Da vecchio cultore, ripeto che il monologo finale di Cliff Robertson nei Tre giorni del Condor è sempre attualissimo sui temi del compromesso tra ciò che uno stato fa per proteggere i suoi cittadini e i principi teorici che quello stato si è dato. Però riconosco che la riflessione della Public Editor del New York Times su quanto oggi quella scena davanti alla sede del Times non potrebbe esistere, è fondata (pezzo da leggere anche per capire come si pone il New York Times a non essere stato protagonista dello scoop sull’NSA).
In today’s world, Condor wouldn’t have to wonder if his story would see the light of day or how long it would take.

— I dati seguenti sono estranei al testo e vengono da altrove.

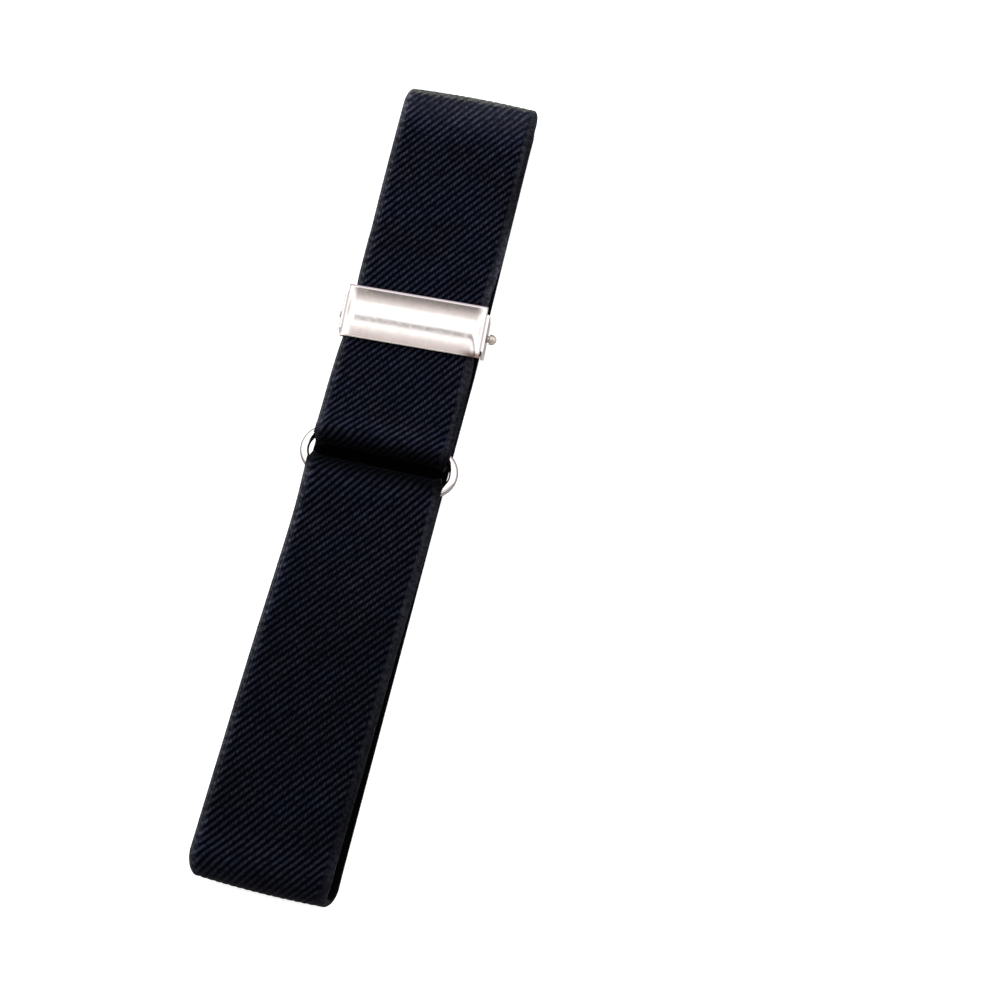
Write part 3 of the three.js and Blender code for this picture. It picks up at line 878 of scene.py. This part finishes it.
def turn_and_place(piece, angle, centre):
    piece.data.transform(Matrix.Rotation(angle, 4, "Z"))
    piece.data.transform(Matrix.Translation(centre))


def dome_height(settings, x, y):
    """Height of the cover's outer face above its rim: a rounded roof with hipped ends and a rolled rim."""
    from_side = COVER_HEIGHT / 2 - np.abs(y)
    from_end = COVER_LENGTH / 2 - np.abs(x)
    rim = np.where(y > 0, settings.dome_rim, settings.lower_rim)
    side = np.clip((from_side - rim) / (COVER_HEIGHT / 2 - rim), 0, 1)
    end = np.clip((from_end - settings.dome_rim) / settings.dome_hip, 0, 1)
    dome = settings.dome_rise * np.sin(side * math.pi / 2) * np.sin(end * math.pi / 2)
    roll = np.sqrt(np.clip(1 - ((from_side - rim / 2) / (rim / 2)) ** 2, 0, 1))
    return dome + settings.bead_height * np.where((from_side < rim) & (y > 0), roll, 0)


def cover_sheet(settings):
    """Outer face of the cover as one open sheet: the domed plate, and an ear bent down at each end."""
    bend = EAR_OUTER_X - COVER_LENGTH / 2 + 0.2 * MM
    bend_x = EAR_OUTER_X - bend
    arc = bend * math.pi / 2
    ear_y = EAR_WIDTH / 2
    near = 1e-9
    top = COVER_RIM_Z + COVER_SHEET
    plate_x = np.concatenate([np.linspace(0, bend_x, 60), [COVER_LENGTH / 2]])
    plate_x = np.concatenate([-plate_x[:0:-1], plate_x])
    rows_y = np.linspace(-COVER_HEIGHT / 2, COVER_HEIGHT / 2, 67)
    rows_y = np.unique(np.concatenate([rows_y, [-ear_y, ear_y]]).round(7))
    shape = bmesh.new()

    def add_grid(xs, ys, place):
        corners = [[shape.verts.new(place(x, y)) for y in ys] for x in xs]
        for line, after in zip(corners, corners[1:]):
            for low, high, after_high, after_low in zip(line, line[1:], after[1:], after):
                shape.faces.new((low, after_low, after_high, high))

    def plate_place(x, y):
        return x, y, top + float(dome_height(settings, np.array(x), np.array(y)))

    def ear_place(side):
        def place(reach, y):
            if reach <= 0:
                return plate_place(side * bend_x, y)
            angle = min(reach / bend, math.pi / 2)
            down = max(0.0, reach - arc)
            return side * (bend_x + bend * math.sin(angle)), y, top - bend * (1 - math.cos(angle)) - down
        return place

    low, high = np.searchsorted(rows_y, (-ear_y - near, ear_y - near))
    add_grid(plate_x[1:-1], rows_y, plate_place)
    for ends in (plate_x[:2], plate_x[-2:]):
        for strip in (rows_y[high:], rows_y[:low + 1]):
            add_grid(ends, strip, plate_place)
    drop = top - bend - EAR_BOTTOM_Z
    reaches = np.concatenate([np.linspace(0, arc, 9), arc + np.linspace(0, drop, 16)[1:]])
    add_grid(reaches, rows_y[low:high + 1], ear_place(1))
    add_grid(reaches[::-1], rows_y[low:high + 1], ear_place(-1))
    bmesh.ops.remove_doubles(shape, verts=shape.verts, dist=0.01 * MM)
    bmesh.ops.recalc_face_normals(shape, faces=shape.faces)
    piece = new_piece("cover", [], [])
    shape.to_mesh(piece.data)
    shape.free()
    return piece


def lathe(name, profile, sides):
    """A solid turned round the X axis from (x, radius) points that start and end on it."""
    angles = np.linspace(0, math.tau, sides, endpoint=False)
    vertices = [(profile[0][0], 0, 0)]
    for x, radius in profile[1:-1]:
        vertices += [(x, radius * math.cos(angle), radius * math.sin(angle)) for angle in angles]
    vertices.append((profile[-1][0], 0, 0))
    faces = []
    for ring in range(len(profile) - 3):
        for side in range(sides):
            here = 1 + ring * sides
            after = (side + 1) % sides
            faces.append((here + side, here + after, here + sides + after, here + sides + side))
    last = len(vertices) - 1
    for side in range(sides):
        after = (side + 1) % sides
        faces.append((0, 1 + after, 1 + side))
        faces.append((last, last - sides + side, last - sides + after))
    piece = new_piece(name, vertices, faces)
    turn_outward(piece.data)
    return piece


def turn_outward(mesh):
    shape = bmesh.new()
    shape.from_mesh(mesh)
    bmesh.ops.recalc_face_normals(shape, faces=shape.faces)
    if shape.calc_volume(signed=True) < 0:
        bmesh.ops.reverse_faces(shape, faces=shape.faces)
    shape.to_mesh(mesh)
    shape.free()


def cut_pin_hole(piece):
    """Drills the ears for the pin."""
    reach = 2 * EAR_OUTER_X
    cutter = lathe("drill", [(-reach, 0), (-reach, PIN_HOLE / 2), (reach, PIN_HOLE / 2), (reach, 0)], 32)
    cutter.data.transform(Matrix.Translation((0, 0, PIN_Z)))
    cut = piece.modifiers.new("hole", "BOOLEAN")
    cut.operation = "DIFFERENCE"
    cut.solver = "EXACT"
    cut.object = cutter
    bake_modifiers(piece)
    bpy.data.objects.remove(cutter)


def ring_mesh():
    """Round wire bent into an oval with two straight bars."""
    sides, bend_steps, bar_steps = 24, 32, 10
    path = []
    for side in (1, -1):
        for angle in np.linspace(-math.pi / 2, math.pi / 2, bend_steps + 1):
            out = (side * math.cos(angle), side * math.sin(angle))
            path.append((side * HALF_BAR + BAR_OFFSET * out[0], BAR_OFFSET * out[1], *out))
        for x in np.linspace(side * HALF_BAR, -side * HALF_BAR, bar_steps + 1)[1:-1]:
            path.append((x, side * BAR_OFFSET, 0, side))
    vertices = []
    for x, y, out_x, out_y in path:
        for angle in np.linspace(0, math.tau, sides, endpoint=False):
            out = RING_WIRE / 2 * math.cos(angle)
            vertices.append((x + out * out_x, y + out * out_y, RING_WIRE / 2 * math.sin(angle)))
    index = np.arange(len(vertices)).reshape(len(path), sides)
    after = np.roll(index, -1, axis=0)
    corners = [index, after, np.roll(after, -1, axis=1), np.roll(index, -1, axis=1)]
    faces = np.stack(corners, -1).reshape(-1, 4)
    piece = new_piece("ring_wire", vertices, faces.tolist())
    turn_outward(piece.data)
    turn_and_place(piece, RING_TURN, RING_CENTRE)
    return piece


class GARTER_OT_band(bpy.types.Operator):
    """Weaves the elastic band round its loop"""

    bl_idname = "garter.band"
    bl_label = "Elastic Band"

    def execute(self, context):
        settings = context.scene.garter_band
        half = settings.width / 2
        piece = band_mesh(settings)
        grow(piece, twill_tree(), {
            "Pitch": settings.rib_pitch,
            "Depth": settings.rib_depth,
            "Left Limit": -half + settings.hooked_edge,
            "Right Limit": half - settings.plain_edge,
            "Unevenness": settings.unevenness,
            "Seed": settings.seed,
            "Material": webbing_material(settings),
        })
        finish_piece(piece, "elastic_band")
        return {"FINISHED"}


class GARTER_OT_ring(bpy.types.Operator):
    """Bends the oval ring from round wire"""

    bl_idname = "garter.ring"
    bl_label = "Oval Ring"

    def execute(self, context):
        settings = context.scene.garter_metal
        piece = ring_mesh()
        nickel_plate(piece, "nickel_wire", settings, settings.colour)
        finish_piece(piece, "oval_ring")
        return {"FINISHED"}


class GARTER_OT_adjuster(bpy.types.Operator):
    """Presses the adjuster's cover and turns its pin"""

    bl_idname = "garter.adjuster"
    bl_label = "Adjuster"

    def execute(self, context):
        settings = context.scene.garter_metal
        cover = cover_sheet(settings)
        wall = cover.modifiers.new("wall", "SOLIDIFY")
        wall.thickness = COVER_SHEET
        wall.offset = -1
        wall.use_even_offset = False
        bake_modifiers(cover)
        cut_pin_hole(cover)
        soften = cover.modifiers.new("edges", "BEVEL")
        soften.width = COVER_BEVEL
        soften.segments = 2
        soften.angle_limit = math.radians(50)
        bake_modifiers(cover)
        cover.data.materials.clear()
        nickel_plate(cover, "nickel_sheet", settings, settings.colour, cover_rims_and_reflection)
        adjuster_place = ADJUSTER_CENTRE.x, ADJUSTER_CENTRE.y, 0
        turn_and_place(cover, ADJUSTER_TURN, adjuster_place)
        finish_piece(cover, "slider_cover", math.radians(40))

        neck, barrel, head = PIN_NECK / 2, PIN_BARREL / 2, PIN_HEAD / 2
        barrel_end = EAR_OUTER_X - COVER_SHEET - GAP
        head_start = PIN_RIGHT_REACH - PIN_HEAD_LENGTH
        crown_start = PIN_RIGHT_REACH - head
        crown = [
            (crown_start + head * math.sin(angle), head * math.cos(angle))
            for angle in np.linspace(0, math.pi / 2, 9)[:-1]
        ]
        pin = lathe("pin", [
            (-PIN_LEFT_REACH, 0),
            (-PIN_LEFT_REACH, neck - PIN_CHAMFER),
            (PIN_CHAMFER - PIN_LEFT_REACH, neck),
            (-barrel_end, neck),
            (-barrel_end, barrel),
            (barrel_end, barrel),
            (barrel_end, neck),
            (head_start, neck),
            (head_start, head - PIN_CHAMFER / 2),
            (head_start + PIN_CHAMFER / 2, head),
            *crown,
            (PIN_RIGHT_REACH, 0),
        ], 32)
        pin.data.transform(Matrix.Translation((0, 0, PIN_Z)))
        nickel_plate(pin, "nickel_pin", settings, settings.pin_colour)
        turn_and_place(pin, ADJUSTER_TURN, adjuster_place)
        finish_piece(pin, "slider_pin", math.radians(35))
        return {"FINISHED"}


def studio(settings):
    """A white studio with a dark gap overhead, pale side walls and dimmer ones in front and behind."""
    world = bpy.data.worlds.new("studio")
    world.use_nodes = True
    tree = world.node_tree
    ray = split(tree, place_node(tree, "ShaderNodeTexCoord").outputs["Generated"])
    angle = sums(tree, "ARCTAN2", ray["Y"], ray["Z"])
    wall = place_node(tree, "ShaderNodeValToRGB")
    feed(tree, wall.inputs["Fac"], ramp(tree, angle, -math.pi / 2, math.pi / 2, curve="LINEAR"))
    stops = wall.color_ramp.elements
    while len(stops) < len(STUDIO_ROWS["angle"]):
        stops.new(1.0)
    for stop, degrees, tone in zip(stops, STUDIO_ROWS["angle"], STUDIO_ROWS["colour"]):
        stop.position = (degrees + 90) / 180
        stop.color = (*tone, 1.0)
    overhead = 0.0, math.radians(15)
    side = ramp(tree, sums(tree, "ABSOLUTE", ray["X"]), 0.3, 0.9, 0.0, 0.75)
    side = times(tree, side, ramp(tree, angle, *overhead))
    left = ramp(tree, ray["X"], -0.2, -0.1, 1.0, 0.0)
    above_front = ramp(tree, angle, math.radians(-36), math.radians(-30), 0.0, 0.8)
    left = times(tree, left, above_front, ramp(tree, angle, *overhead, 1.0, 0.0))
    walls = blend_colours(tree, most(tree, side, left), wall.outputs["Color"], (1, 1, 1))
    seen = place_node(tree, "ShaderNodeLightPath").outputs["Is Camera Ray"]
    behind = (settings.backdrop / settings.light,) * 3
    feed_all(tree, tree.nodes["Background"], {
        "Color": blend_colours(tree, seen, walls, behind), "Strength": settings.light,
    })
    return world


class GARTER_OT_stage(bpy.types.Operator):
    """Lays the floor and sets the lights and the camera"""

    bl_idname = "garter.stage"
    bl_label = "Stage"

    def execute(self, context):
        scene = context.scene
        settings = scene.garter_stage
        reach = 4.0
        corners = [(-reach, -reach, 0), (reach, -reach, 0), (reach, reach, 0), (-reach, reach, 0)]
        floor = new_piece("floor", corners, [(0, 1, 2, 3)])
        material, tree, shader = new_material("floor")
        feed_all(tree, shader, {
            "Base Color": settings.floor_colour,
            "Emission Color": (1.0, 1.0, 1.0),
            "Emission Strength": settings.floor_glow,
            "Roughness": 0.9,
            "Specular IOR Level": 0.1,
        })
        floor.data.materials.append(material)

        scene.world = studio(settings)

        data = bpy.data.cameras.new("camera")
        data.lens = settings.lens
        data.sensor_width = 36
        data.clip_start = 0.01
        camera = bpy.data.objects.new("camera", data)
        camera.location = CAMERA_PLACE
        camera.rotation_euler = (CAMERA_TARGET - CAMERA_PLACE).to_track_quat("-Z", "Y").to_euler()
        scene.collection.objects.link(camera)
        scene.camera = camera
        scene.view_settings.view_transform = "Standard"
        return {"FINISHED"}


class GARTER_PT_panel(bpy.types.Panel):
    """Lists the pieces of the garter"""

    bl_idname = "GARTER_PT_panel"
    bl_label = "Sleeve Garter"
    bl_space_type = "VIEW_3D"
    bl_region_type = "UI"
    bl_category = "Garter"

    def draw(self, context):
        scene = context.scene
        for operator, settings in (
            (GARTER_OT_band, scene.garter_band),
            (GARTER_OT_ring, None),
            (GARTER_OT_adjuster, scene.garter_metal),
            (GARTER_OT_stage, scene.garter_stage),
        ):
            self.layout.operator(operator.bl_idname)
            if settings:
                for name in settings.__annotations__:
                    self.layout.prop(settings, name)


SETTINGS = {
    "garter_band": GarterBandSettings,
    "garter_metal": GarterMetalSettings,
    "garter_stage": GarterStageSettings,
}
CLASSES = (
    *SETTINGS.values(), GARTER_OT_band, GARTER_OT_ring, GARTER_OT_adjuster, GARTER_OT_stage, GARTER_PT_panel,
)


def register():
    for each in CLASSES:
        bpy.utils.register_class(each)
    for name, group in SETTINGS.items():
        setattr(bpy.types.Scene, name, PointerProperty(type=group))


def unregister():
    for name in SETTINGS:
        delattr(bpy.types.Scene, name)
    for each in reversed(CLASSES):
        bpy.utils.unregister_class(each)


def main():
    register()
    bpy.ops.garter.stage()
    bpy.ops.garter.band()
    bpy.ops.garter.ring()
    bpy.ops.garter.adjuster()
    bpy.context.view_layer.update()


if __name__ == "__main__":
    main()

La CIA sta ai film americani come la mafia a quelli italiani, lieto fine a parte. Voglio dire che quando c’è da osare con la narrazione di eventi evanescenti, oscuri, inafferrabili le sceneggiature si rivolgono sempre a questi due stereotipi, e il gioco è fatto. Quindi se l’immaginario collettivo americano si aspetta sempre qualcosa di brutto, che provenga da un pezzo dello Stato stesso, evidentemente un motivo c’è. Ed è per questo che nella scena finale del film c’ho sempre vista rappresentata certa opinione pubblica da parte di un Redford finto ingenuo, più che idealista lettore di gialli.